RUSSELL: Any celeb you don’t like you’d send on a one-way?

NASSER: I wouldn’t want to murder anybody but there are a few SCOTUS justices I’d definitely offer a free trip in a Winnebago up there.

RUSSELL: If time travel ever became possible, what’s one thing you would go back and change?

NASSER: I would go back to the start of the agricultural revolution in Mesopotamia and call a community meeting and outline everything that would come after and let them vote if they think settling down and farming is really the best option. There’d be a whole slide deck and everything. I’d make a very thorough presentation,

RUSSELL: You’d have to bring a translator, I’m sure.

NASSER: Right. Definitely.

RUSSELL: What’s a website everyone should know about?

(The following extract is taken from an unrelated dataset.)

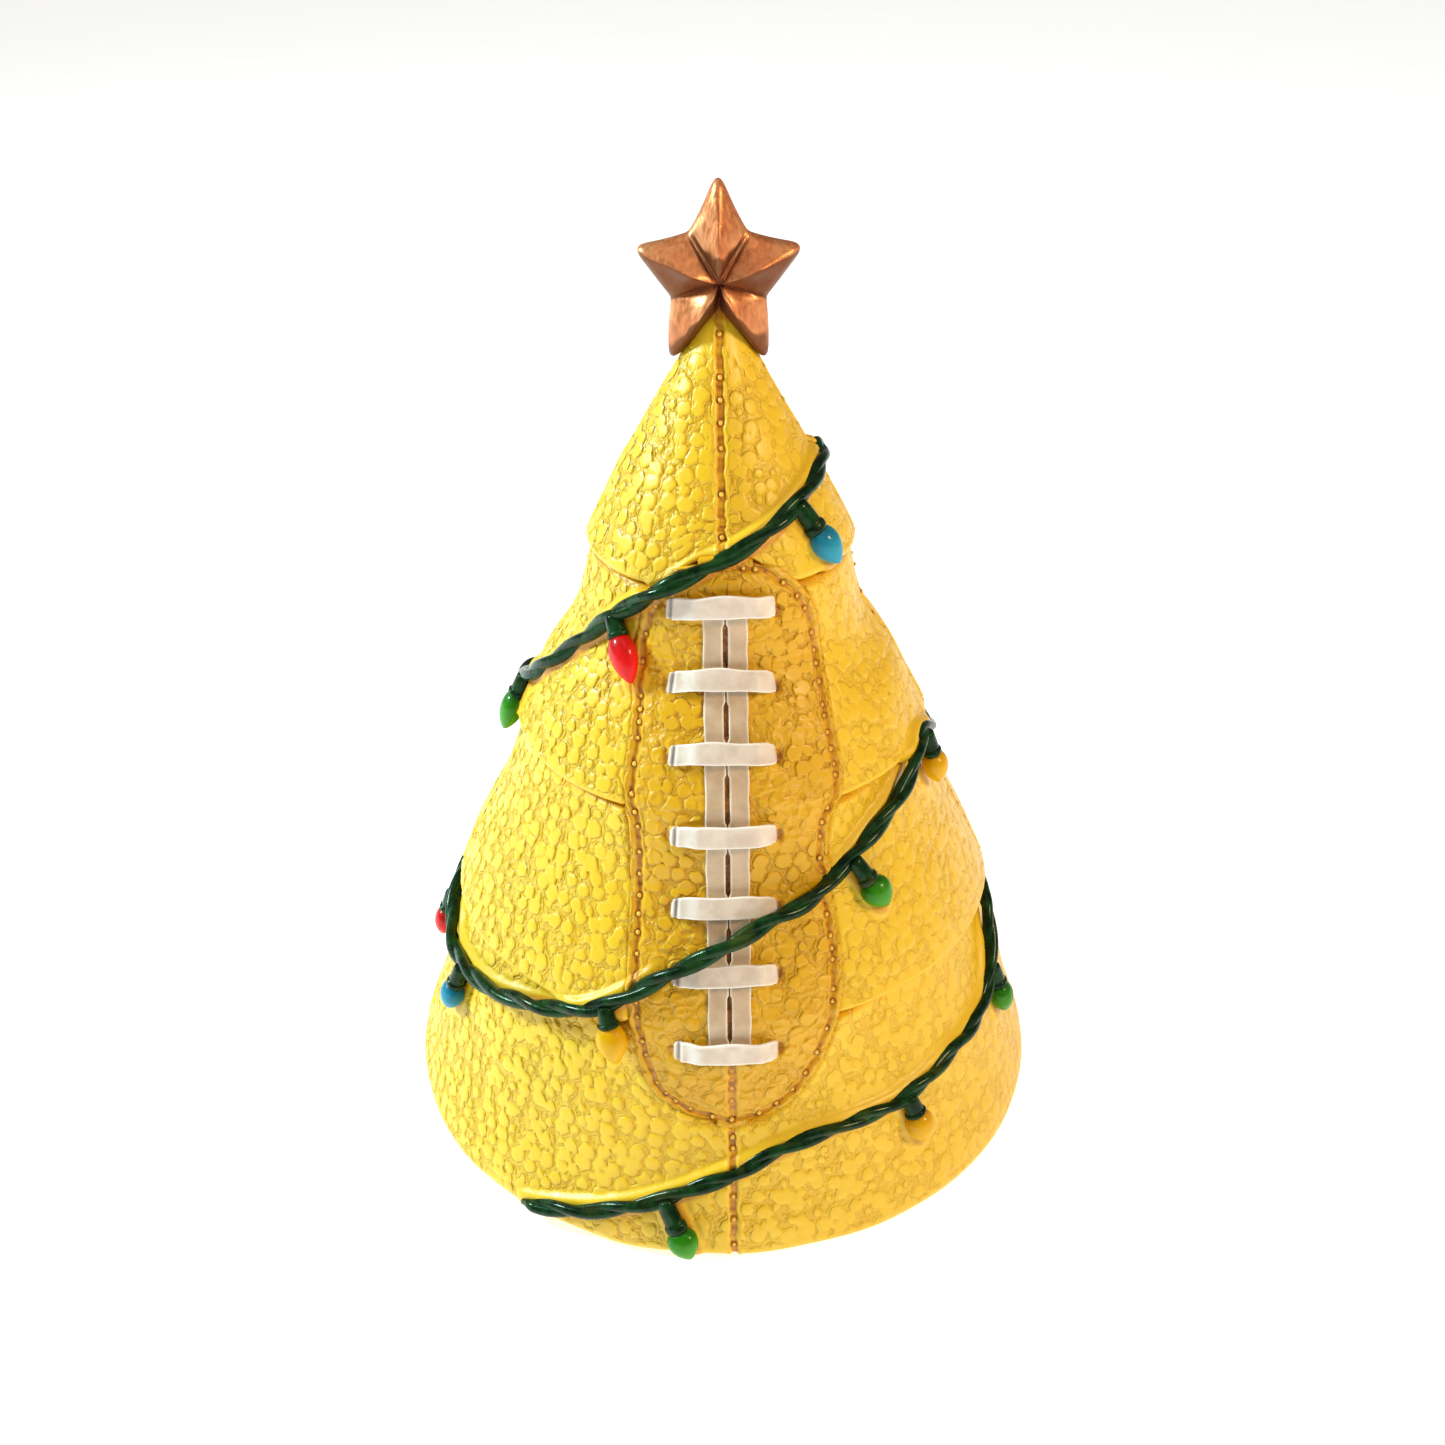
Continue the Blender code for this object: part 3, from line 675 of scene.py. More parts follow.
def panel_sheet(material):
    """The panel that the laces close: it runs over the tiers' lips, inside a stitched channel."""
    top, bottom = PANEL_EDGE[0][0] + PANEL_MARGIN, PANEL_EDGE[-1][0] - PANEL_MARGIN
    slants = np.interp([top, bottom], SLANT_HEIGHTS, SLANT)
    rows = int((slants[0] - slants[1]) / PANEL_STEP)
    heights = np.interp(np.linspace(slants[0], slants[1], rows), SLANT, SLANT_HEIGHTS)
    left, right = panel_sides(heights)
    left, right = left - PANEL_MARGIN, right + PANEL_MARGIN
    share = np.linspace(0.0, 1.0, PANEL_COLUMNS)[None, :]
    x = left[:, None] + (right - left)[:, None] * share
    height = np.repeat(heights[:, None], PANEL_COLUMNS, axis=1)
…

NASSER: I mean it’s obvious, but Wikipedia. It’s our modern version of the pyramids. An honest miracle. My favorite chronicler of it is Annie Rauwerda aka Depths of Wikipedia. The line I’ve heard her say is, “A crowdsourced encyclopedia doesn’t work in theory, but it works in practice.” I love that line. You should still fact check but the amount of relevant, comprehensible, dependable information on there is miraculous.

RUSSELL: Final question. What’s your password?

NASSER: Obviously it’s “Password.” That should work for my email and bank account.

RUSSELL: I’ll hold onto that info for safekeeping.